IV. Important Considerations and Notes
- Work Hardening: This is the single biggest challenge. Always respect the material. If you need to re-cut a feature, adjust the parameters to ensure you are cutting under the hardened layer (increase DOC).
- Tool Rigidity: The entire system must be rigid—the machine, tool holder (e.g., hydraulic or shrink-fit are excellent), tool, and workpiece setup. Vibration (chatter) is the enemy of tool life and surface finish.
- Chip Control: The chips should be continuous and silverish. If the chips are short and purple/blue, it indicates excessive heat. If they are long and stringy, it may indicate too slow a feed rate.
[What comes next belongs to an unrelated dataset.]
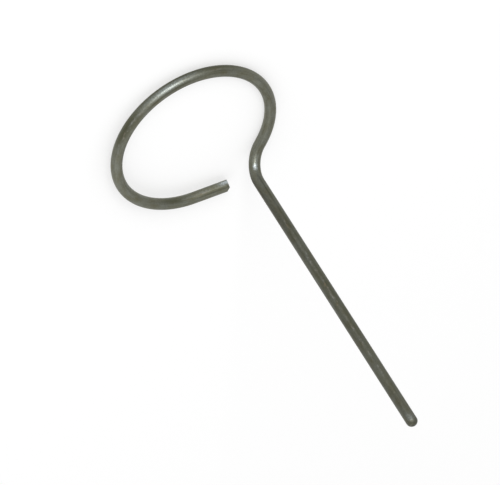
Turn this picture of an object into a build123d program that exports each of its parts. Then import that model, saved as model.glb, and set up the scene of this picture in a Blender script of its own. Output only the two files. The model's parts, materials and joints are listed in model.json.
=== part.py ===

- Sharp Tools: Never use a dull tool. A worn tool will generate extreme heat and massively work-harden the surface, making it nearly impossible for the next tool to cut. Change tools proactively based on recommended tool life data.
- Parting Off (Turning): This is particularly difficult. Use a specifically designed parting tool with strong insert geometry and ensure perfect alignment and high, consistent coolant flow.
By understanding the properties of SUS304 and adhering to these precise machining strategies, parameters, and quality control measures, manufacturers can successfully produce high-precision, high-quality components from this challenging but invaluable material.